This is a weekly chart

It was a hectic week with lots of intraday ups and downs. To a weekly player, however, index just ended flat and at support. So far, it seems like we have had a week of consolidation (indecision?) above immediate support of MAs and actionary lines.
This is a daily chart

A few days ago, I wrote:
“S&P has closed above the much ballyhooed 200 SMA. Many watch that moving average, many more discuss it, so I guess they should think that it is a bull market and rush to buy stocks with all they've got and all they can borrow”
Anybody who jumped on the index because the close above 200 SMA had to sit through a week of beatings.
I think it is better to pay attention to the whole technical package of price posture and breadth and momentum than just jumping the tape on only an arbitrary cross of an MA
All the moving averages on the daily chart are either flat or rising. They are not positively aligned but they should provide support if market decides to keep chopping and consolidating in the coming week.
I noted the hit on the center line of the blue channel and that was to be the high.
In addition to tests of 55 EMA and 21 EMA, notice that index bounced from the purple line on Friday.
The whole week may be viewed as a week of consolidation and testing support.
There are some improvements that I would like to see as soon as possible: I like RSI to turn around next week and make a new high in the overbought region
I would also like some expanding volume on up days.
1090 area provided support last week and I would be very disappointed with bulls if they could not hold it in the coming week.
Breadth, as measured by McClellan group of oscillators, worked off it overbought conditions and is back near neutral.

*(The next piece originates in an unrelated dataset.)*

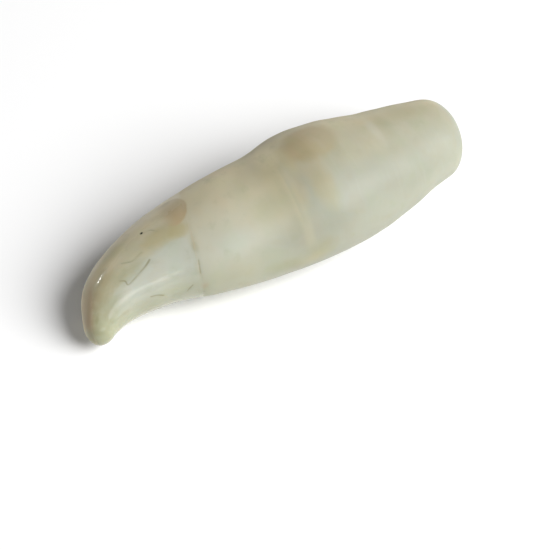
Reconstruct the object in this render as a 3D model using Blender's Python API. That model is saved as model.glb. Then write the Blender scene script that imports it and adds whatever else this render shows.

There has been improvement and short term buy signals from the overall breadth picture

There is more to do. For starters, I would like the percentage of stocks above 200 MA to expand.
This is a 60-min chart

During the week, I made intraday posts and noted that I thought the decline’s wave structure looked corrective. It appears, at this point, that it was a correct observation. Still, market decided to do more correction on Friday. Sometimes, market tricks us with a setting and changes its course to do something else, and then changes again to tell us that we might have been right all along. One needs to be flexible and adapt to the situation as it develops within the time frame of one’s choice. I see no point in arguing with the market.
So, the decline of last week looked corrective. But there is no guarantee that is over. The lows of Friday occurred around a significant support area across multiple time frames and bulls must be able to hold it.
I am still keeping with the bullish count (no reason to ditch it yet) but I am concerned about the inability of bulls to get seriously overbought and staying overbought. I would like them to do that this week.
OEW pivot support at 1090 and 1061. Pivot resistance at 1107 and 1136
Long term trend is up. Mid-term trend is down. Short term trend may have turned up.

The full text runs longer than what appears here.